Fannie Mae wants borrowers to know that mezz is back. The company has revived its DUS Plus and CI Mezz-Mod Rehab programs, which combine a standard first mortgage with mezzanine financing to achieve up to 80 percent leverage.
The programs have been in limbo for the past year or two, but the company is now dusting them off the shelves, albeit with less generous terms than before the credit crunch. The re-introduction comes on the heels of a similar announcement by Freddie Mac last week.

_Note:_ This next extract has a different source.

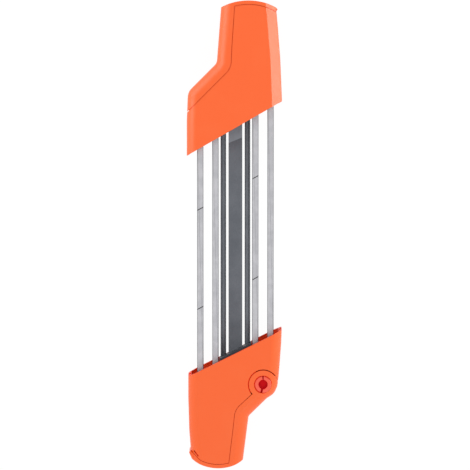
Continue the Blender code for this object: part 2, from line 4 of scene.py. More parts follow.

“When the credit market tightened in late 2008, the viability of these programs, particularly with respect to rehabilitation loans, became strained,” says Manny Menendez, vice president of product development at Washington, D.C.-based Fannie Mae. “For all intents and purposes, we stopped doing mezzanine financing under both programs. But now we see an opportunity. We think the market is starting to turn and that there are selective cases where mezz financing makes sense.”

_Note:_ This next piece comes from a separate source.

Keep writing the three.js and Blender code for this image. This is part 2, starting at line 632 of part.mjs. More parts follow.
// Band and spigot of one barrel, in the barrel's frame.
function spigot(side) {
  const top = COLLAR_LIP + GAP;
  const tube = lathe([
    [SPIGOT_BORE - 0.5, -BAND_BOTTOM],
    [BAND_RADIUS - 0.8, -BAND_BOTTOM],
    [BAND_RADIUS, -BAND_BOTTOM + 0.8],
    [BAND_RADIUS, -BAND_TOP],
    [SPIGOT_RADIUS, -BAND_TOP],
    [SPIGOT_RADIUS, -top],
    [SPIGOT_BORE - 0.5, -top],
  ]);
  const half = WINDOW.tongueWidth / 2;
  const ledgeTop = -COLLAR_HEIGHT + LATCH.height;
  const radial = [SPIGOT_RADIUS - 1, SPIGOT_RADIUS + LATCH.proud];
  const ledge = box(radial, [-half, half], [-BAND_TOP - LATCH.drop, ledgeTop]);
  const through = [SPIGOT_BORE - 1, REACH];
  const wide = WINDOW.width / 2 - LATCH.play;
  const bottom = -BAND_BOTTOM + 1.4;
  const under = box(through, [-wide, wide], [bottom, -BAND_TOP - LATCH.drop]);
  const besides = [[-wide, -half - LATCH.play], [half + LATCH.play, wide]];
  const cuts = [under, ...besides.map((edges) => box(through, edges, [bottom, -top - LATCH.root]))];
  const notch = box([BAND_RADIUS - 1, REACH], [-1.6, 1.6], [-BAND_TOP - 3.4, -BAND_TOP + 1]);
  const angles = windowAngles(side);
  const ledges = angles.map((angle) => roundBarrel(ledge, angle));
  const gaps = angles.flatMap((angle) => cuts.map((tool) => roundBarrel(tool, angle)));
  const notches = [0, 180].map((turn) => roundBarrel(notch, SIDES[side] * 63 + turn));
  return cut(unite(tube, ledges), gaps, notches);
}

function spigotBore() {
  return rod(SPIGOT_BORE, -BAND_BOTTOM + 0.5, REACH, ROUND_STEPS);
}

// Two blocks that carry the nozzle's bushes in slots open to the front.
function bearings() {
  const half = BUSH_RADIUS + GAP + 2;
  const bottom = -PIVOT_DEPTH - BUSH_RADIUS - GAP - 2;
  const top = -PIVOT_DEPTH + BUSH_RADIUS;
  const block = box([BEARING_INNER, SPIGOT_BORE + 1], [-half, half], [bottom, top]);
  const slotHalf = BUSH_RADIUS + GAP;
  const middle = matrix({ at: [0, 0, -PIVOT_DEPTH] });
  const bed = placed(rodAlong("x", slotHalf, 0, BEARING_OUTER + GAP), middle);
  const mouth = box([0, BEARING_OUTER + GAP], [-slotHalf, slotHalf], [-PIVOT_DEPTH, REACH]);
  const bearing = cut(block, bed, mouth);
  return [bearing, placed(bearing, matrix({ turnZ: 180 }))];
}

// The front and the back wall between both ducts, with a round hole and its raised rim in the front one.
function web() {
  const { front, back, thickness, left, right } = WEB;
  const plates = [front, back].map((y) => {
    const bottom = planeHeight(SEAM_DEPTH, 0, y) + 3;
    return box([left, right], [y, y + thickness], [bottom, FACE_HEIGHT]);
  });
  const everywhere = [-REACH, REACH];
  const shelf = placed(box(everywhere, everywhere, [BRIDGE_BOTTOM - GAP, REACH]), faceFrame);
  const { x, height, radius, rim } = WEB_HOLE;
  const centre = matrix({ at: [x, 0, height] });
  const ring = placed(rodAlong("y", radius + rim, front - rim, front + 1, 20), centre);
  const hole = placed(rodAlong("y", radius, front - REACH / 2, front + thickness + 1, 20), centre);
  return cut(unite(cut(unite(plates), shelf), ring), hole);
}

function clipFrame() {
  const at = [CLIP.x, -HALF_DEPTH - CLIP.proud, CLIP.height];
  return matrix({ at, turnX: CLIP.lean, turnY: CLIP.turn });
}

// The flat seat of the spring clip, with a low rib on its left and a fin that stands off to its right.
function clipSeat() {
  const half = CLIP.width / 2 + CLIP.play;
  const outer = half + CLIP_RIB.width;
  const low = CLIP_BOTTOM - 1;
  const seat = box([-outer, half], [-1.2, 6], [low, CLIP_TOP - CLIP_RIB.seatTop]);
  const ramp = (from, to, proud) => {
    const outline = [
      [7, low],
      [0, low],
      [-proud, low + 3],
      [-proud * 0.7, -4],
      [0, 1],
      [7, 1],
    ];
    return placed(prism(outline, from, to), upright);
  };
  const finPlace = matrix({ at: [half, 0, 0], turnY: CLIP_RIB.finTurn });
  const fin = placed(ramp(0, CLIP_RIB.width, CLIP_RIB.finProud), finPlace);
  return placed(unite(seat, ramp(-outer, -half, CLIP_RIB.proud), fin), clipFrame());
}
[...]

Basically, the company has updated the program’s terms to align them with today’s DUS underwriting parameters. Before the credit crisis, DUS Plus provided a maximum 85 percent loan-to-value (LTV) ratio, and the CI Mezz-Mod Rehab program maxed out at 95 percent LTV. Now, 80 percent LTV is the max for both programs.
The minimum debt service coverage ratio offered is 1.10x combined, though Fannie Mae said it may go down to 1.05x in some cases.

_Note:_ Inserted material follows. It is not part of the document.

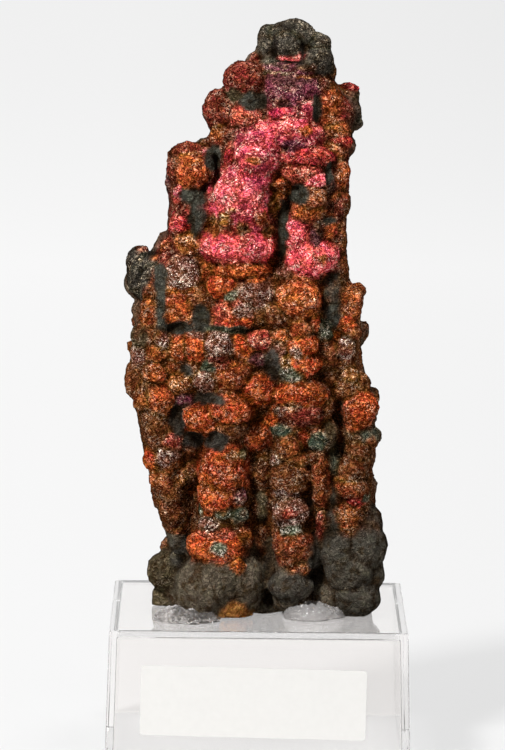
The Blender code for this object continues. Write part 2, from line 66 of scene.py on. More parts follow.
# Lights, in metres and watts: (name, place, size, power)
LIGHTS = (
    ("key", (-0.45, -0.7, 0.85), (0.18, 0.18), 16.5),
    ("fill", (0.75, -0.6, 0.35), (0.2, 0.4), 0.6),
    ("top", (0.1, 0, 0.9), (0.3, 0.2), 4.5),
)
LIGHT_AIM = Vector((0.0, 0.0, 0.075))
SKY_STRENGTH = 0.18

# Turns of a light path, enough for the block's thin walls
LIGHT_TURNS = 28

# The floor, in metres: half its width, and the lines where it starts, bends and ends
FLOOR_WIDTH = 3.0
FLOOR_FRONT = -2.4
FLOOR_BEND = 1.7
FLOOR_RADIUS = 1.0
FLOOR_STEPS = 12
FLOOR_TOP = 3.0

# The floor's glow along y, along x and under the block: (from, to, glow at from, glow at to)
GLOW_NEAR = (-0.3, -0.06, 0.02, 0.61)
GLOW_FAR = (0.02, 0.7, 0, 0.165)
GLOW_ASIDE = (-0.05, 0.12, 0, -0.04)
GLOW_UNDER_X = (0.02, 0.032, 0.1, 0)
GLOW_UNDER_Y = (0.018, 0.03, 1, 0)

# The specimen's mesh: voxel, wobble of the round shapes, spread of the listed lumps
VOXEL = 0.5
WOBBLE = 0.35
WOBBLE_SCALE = 3.2
PIT_WOBBLE = 1.1
PIT_WOBBLE_SCALE = 2.2
SPREAD = 1.22
LEAST_DEPTH = 1.15

# Rings of the columns and of the mass: (corners, squareness), and the columns' domes
COLUMN_RING = (24, 1)
COLUMN_DOME = 0.8
MASS_RING = (40, 0.75)

# Rounds of smoothing: of the voxel steps, and to find the ridges and the valleys
STEP_ROUNDS = 1
RIDGE_ROUNDS = 14
VALLEY_ROUNDS = 40

# Creased grains: (scale, seed, height on plain stone, more height under the film)
CREASES = ((1.7, 3, 0.15, 0.5), (0.9, 7, 0.15, 0.6))
CREASE_LEVEL = 0.2
SWELL = (3.5, 1)
SWELL_HEIGHT = 0.45

# Seams between lumps, and where they end, in lump radii from a lump's middle
SEAM_WIDTH = 0.27
SEAM_DEPTH = 0.28
SEAM_SHARE = (0.4, 0.6)
SEAM_SPAN = 4.0
SEAM_END = 1.4
SEAM_END_SLOPE = 6.0
FAR_OFF = 9.0
SEAMLESS_SIZE = 4.0

# Rays that find how much sky a point sees
SKY_SEED = 5
SKY_RAYS = 10
SKY_REACH = 9.0
SKY_SPREAD = 0.9
SKY_LIFT = 0.08

# Columns of the core, bottom to top: (z, x, y, half width, half depth)
FAT_COLUMN = (
    (1, -7.3, -5, 5.8, 9), (8, -6.8, -6, 6.4, 9.8), (14, -6.3, -5.5, 5.6, 9.2),
    (21, -5.8, -5.5, 5.2, 8.8), (30, -5.8, -5, 5.2, 8), (36, -6.4, -5, 6, 9), (45, -7, -5, 6.6, 9.2),
    (56, -6.2, -4.5, 6.2, 8.8), (63, -4.4, -4.2, 5.4, 9.2), (71, -4.2, -3.8, 4.8, 9.2),
    (79, -2.6, -3, 5, 9.4), (84, -1.4, -2.4, 5.8, 9.4), (89, -3.2, -1.2, 5, 7.6),
    (94, -2.4, -0.6, 3, 6.4),
)
MIDDLE_COLUMN = (
    (4, 5.4, -6, 3.6, 7), (11, 5.5, -6, 3.8, 8.4), (20, 5.1, -6, 3.8, 8.4), (30, 4.9, -5.5, 3.8, 8),
    (38, 6.2, -5.2, 4.6, 9), (47, 6.6, -5.2, 4.2, 9), (56, 6.4, -4.6, 3.8, 9.2),
    (63, 7.8, -3.8, 3.4, 8.6), (70, 8.4, -3.4, 3.6, 8.6), (77, 7.4, -3, 5, 9),
    (84, 5.6, -2.4, 5.6, 9.4), (90, 4.4, -1.2, 5, 7.6), (96, 5.2, -0.4, 5.2, 5.6),
    (99.5, 5, 0, 4.6, 4.8),
)
LEFT_COLUMN = (
    (15, -13.6, -1.5, 2.4, 8), (20, -14.8, -2, 3.4, 8.8), (29, -16, -2.6, 3.8, 9.2),
    (37, -17.6, -2.6, 4.2, 9.2), (44, -18.4, -2.6, 4.2, 9.2), (52, -17.6, -2.8, 3.8, 9.2),
    (59, -16.4, -2.8, 3.9, 8.6), (62, -15.4, -2.6, 3.4, 8),
)
SHOULDER_COLUMN = (
    (60, -13.2, -2.4, 3.4, 8.6), (68, -13.2, -2.2, 3, 8), (74, -13.2, -2, 2.9, 7.6),
    (79, -12.4, -1.6, 2.8, 7.6),
)
THIN_COLUMN = (
    (12, 10.4, -5.4, 1.8, 6.4), (24, 10.5, -6.2, 1.9, 7.4), (34, 10.3, -6.2, 1.9, 7.4),
)
RIGHT_COLUMN = (
    (1, 15.4, -3, 3.8, 8), (8, 16.2, -4, 4.6, 9.4), (16, 16, -4.2, 4.2, 9.2), (24, 15.8, -4, 3.6, 8.8),
    (32, 16.4, -3.6, 3.4, 8.4), (38, 16.2, -3.4, 3.2, 8.4), (45, 14.4, -3, 2.6, 7.8),
    (53, 14.4, -3, 2.4, 8), (60, 12.6, -2.6, 1.8, 7.8), (68, 12.4, -2.4, 1.7, 7.6),
    (76, 12.4, -2.2, 1.9, 7.6), (83, 12.4, -1.6, 2.2, 7.2), (89, 13, -0.8, 2.2, 6.2),
)
COLUMNS = (FAT_COLUMN, MIDDLE_COLUMN, LEFT_COLUMN, SHOULDER_COLUMN, THIN_COLUMN, RIGHT_COLUMN)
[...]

While Fannie Mae hasn’t yet closed such a loan this year, it is starting to build a pipeline of deals. And so far, the clear trend is defensive refinancing. “There are a lot of refinance situations, where borrowers essentially need to re-margin the loan,” says Tom Eberhardt, director of credit risk management for mezzanine debt at Fannie Mae. “So, the borrower is putting in fresh equity and looking for mezz to help bridge the gap. Those are the kind of deals we’re seeking.”
Defensive refis will likely drive demand in the near term, but the company was clear that such deals were only one part of the rationale behind the re-introduction.
“We’re not just re-introducing this because of defensive refinance opportunities; that’s one potential use, but not the only use,” Menendez says. “We have to keep the options that we offer current, so that when markets shift, we have the right products and parameters to take advantage.”
In essence, there isn’t that much difference between DUS Plus and CI Mezz-Mod Rehab anymore. The main difference is whether Fannie Mae wants to participate in the mezz loan or not. Under DUS Plus, the mezz is solely the domain of RCG Longview, but under the Mezz-Mod Rehab program, Fannie Mae takes a stake in the mezz along with RCG Longview.
While this re-introduction is welcome news for the borrower community, it may suffer in comparison to Freddie Mac’s program, which offers up to 90 percent LTV compared to Fannie’s 80 percent.